WHAT YOU NEED TO DO →
Reproduce, without any change, the span of lines from the opening of the records below to the line containing "cut at Z = 0.", inclusive.

Object modeling scripts
▬▬▬

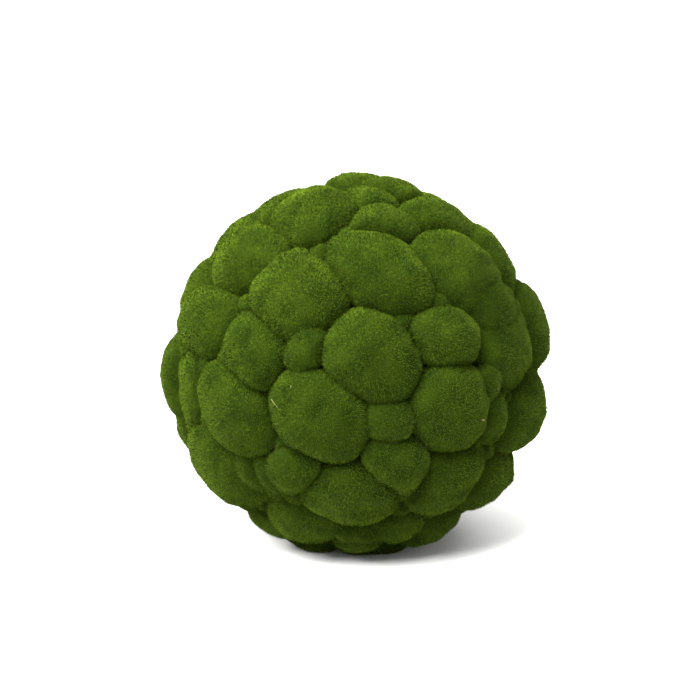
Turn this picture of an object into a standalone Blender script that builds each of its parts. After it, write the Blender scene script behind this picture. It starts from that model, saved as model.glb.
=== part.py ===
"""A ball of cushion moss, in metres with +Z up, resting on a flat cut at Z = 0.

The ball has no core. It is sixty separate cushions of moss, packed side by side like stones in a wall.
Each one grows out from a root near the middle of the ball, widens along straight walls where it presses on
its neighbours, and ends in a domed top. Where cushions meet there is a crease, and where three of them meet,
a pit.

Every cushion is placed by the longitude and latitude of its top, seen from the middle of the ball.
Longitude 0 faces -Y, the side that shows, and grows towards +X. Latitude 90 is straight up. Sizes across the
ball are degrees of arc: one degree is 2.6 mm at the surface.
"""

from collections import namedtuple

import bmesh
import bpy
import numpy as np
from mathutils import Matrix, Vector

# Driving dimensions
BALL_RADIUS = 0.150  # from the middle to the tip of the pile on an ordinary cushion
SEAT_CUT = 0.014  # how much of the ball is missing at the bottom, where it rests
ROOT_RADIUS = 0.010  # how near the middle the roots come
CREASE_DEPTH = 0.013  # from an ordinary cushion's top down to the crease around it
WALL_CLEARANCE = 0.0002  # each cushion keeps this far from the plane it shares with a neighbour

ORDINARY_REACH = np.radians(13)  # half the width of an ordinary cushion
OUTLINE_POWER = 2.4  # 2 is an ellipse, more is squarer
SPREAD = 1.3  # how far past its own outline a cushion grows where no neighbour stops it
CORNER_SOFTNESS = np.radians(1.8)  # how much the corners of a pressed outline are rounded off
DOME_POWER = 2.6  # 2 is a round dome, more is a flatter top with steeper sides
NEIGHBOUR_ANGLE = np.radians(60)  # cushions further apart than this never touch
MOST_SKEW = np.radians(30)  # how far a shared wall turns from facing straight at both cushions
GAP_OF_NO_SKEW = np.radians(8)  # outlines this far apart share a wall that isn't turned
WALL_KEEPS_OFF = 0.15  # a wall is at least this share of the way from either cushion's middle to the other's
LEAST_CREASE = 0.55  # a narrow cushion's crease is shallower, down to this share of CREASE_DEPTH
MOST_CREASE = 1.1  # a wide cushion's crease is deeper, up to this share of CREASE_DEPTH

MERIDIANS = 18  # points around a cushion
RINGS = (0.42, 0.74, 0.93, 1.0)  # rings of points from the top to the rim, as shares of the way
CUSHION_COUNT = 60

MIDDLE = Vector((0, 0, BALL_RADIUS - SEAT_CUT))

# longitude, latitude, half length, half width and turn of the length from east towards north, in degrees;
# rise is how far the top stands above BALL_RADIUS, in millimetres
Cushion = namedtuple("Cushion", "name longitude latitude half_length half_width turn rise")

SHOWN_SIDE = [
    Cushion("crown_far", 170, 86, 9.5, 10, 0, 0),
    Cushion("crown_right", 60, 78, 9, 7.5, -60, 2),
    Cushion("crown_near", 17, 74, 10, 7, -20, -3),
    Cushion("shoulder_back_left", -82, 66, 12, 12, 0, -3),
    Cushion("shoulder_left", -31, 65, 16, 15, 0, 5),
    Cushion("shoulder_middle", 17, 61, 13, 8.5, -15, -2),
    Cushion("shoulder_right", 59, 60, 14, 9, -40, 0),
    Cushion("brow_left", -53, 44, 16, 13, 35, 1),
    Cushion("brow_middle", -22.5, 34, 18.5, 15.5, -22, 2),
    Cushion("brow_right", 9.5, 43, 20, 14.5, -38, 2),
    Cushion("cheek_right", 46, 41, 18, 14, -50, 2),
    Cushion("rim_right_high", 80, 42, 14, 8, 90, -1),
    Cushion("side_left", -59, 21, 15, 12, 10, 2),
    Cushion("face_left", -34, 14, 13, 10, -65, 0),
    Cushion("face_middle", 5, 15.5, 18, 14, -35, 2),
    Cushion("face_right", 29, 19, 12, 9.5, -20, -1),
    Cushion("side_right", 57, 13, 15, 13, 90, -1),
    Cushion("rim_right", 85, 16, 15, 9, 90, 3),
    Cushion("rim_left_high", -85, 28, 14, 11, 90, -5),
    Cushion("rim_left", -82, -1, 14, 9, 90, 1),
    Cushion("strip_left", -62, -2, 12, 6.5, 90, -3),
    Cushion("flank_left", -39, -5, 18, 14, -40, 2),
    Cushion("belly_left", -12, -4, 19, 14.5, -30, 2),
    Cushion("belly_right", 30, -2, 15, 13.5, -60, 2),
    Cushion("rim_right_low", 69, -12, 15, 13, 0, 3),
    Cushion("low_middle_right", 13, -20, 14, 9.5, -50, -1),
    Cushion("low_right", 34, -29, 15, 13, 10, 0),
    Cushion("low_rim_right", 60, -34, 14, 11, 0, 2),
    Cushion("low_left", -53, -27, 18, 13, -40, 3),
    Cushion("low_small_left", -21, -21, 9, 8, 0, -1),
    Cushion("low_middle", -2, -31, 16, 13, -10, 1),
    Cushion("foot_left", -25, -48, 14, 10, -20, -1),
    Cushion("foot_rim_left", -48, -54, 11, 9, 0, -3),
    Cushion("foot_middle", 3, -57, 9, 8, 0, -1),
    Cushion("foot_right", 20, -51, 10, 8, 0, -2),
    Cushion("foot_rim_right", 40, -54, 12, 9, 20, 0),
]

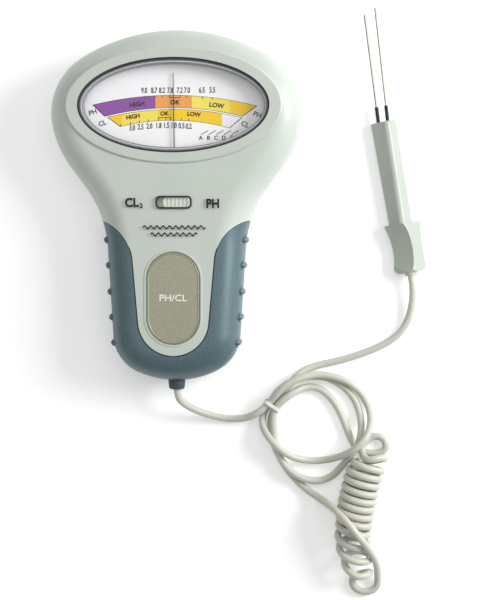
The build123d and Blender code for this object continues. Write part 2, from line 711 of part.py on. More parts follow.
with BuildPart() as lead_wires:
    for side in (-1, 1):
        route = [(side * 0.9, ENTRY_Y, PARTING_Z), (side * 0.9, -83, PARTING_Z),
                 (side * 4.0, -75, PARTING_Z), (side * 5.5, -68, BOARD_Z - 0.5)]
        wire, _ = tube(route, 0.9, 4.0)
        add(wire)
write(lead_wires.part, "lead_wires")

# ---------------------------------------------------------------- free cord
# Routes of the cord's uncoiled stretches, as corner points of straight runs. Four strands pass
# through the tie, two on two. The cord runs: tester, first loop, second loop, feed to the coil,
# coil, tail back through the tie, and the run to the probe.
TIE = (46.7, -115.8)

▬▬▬

RESULT OF THIS EXERCISE →
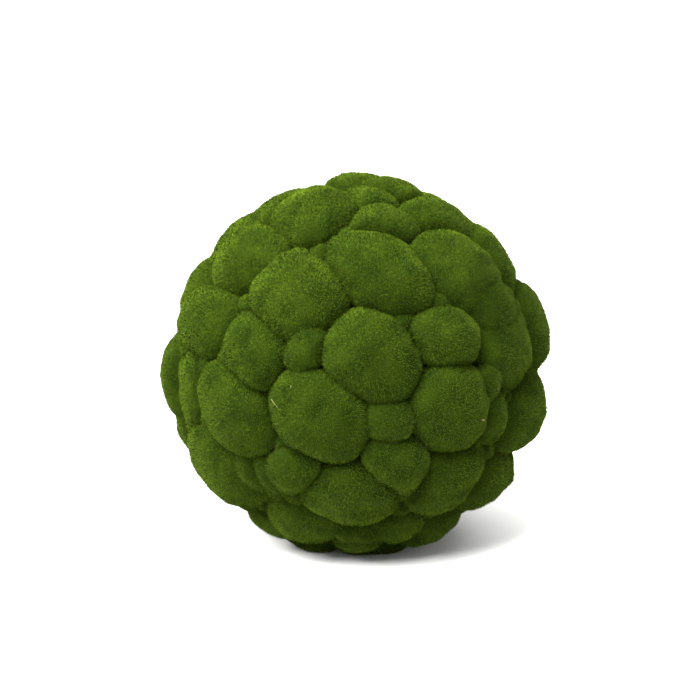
Turn this picture of an object into a standalone Blender script that builds each of its parts. After it, write the Blender scene script behind this picture. It starts from that model, saved as model.glb.
=== part.py ===
"""A ball of cushion moss, in metres with +Z up, resting on a flat cut at Z = 0.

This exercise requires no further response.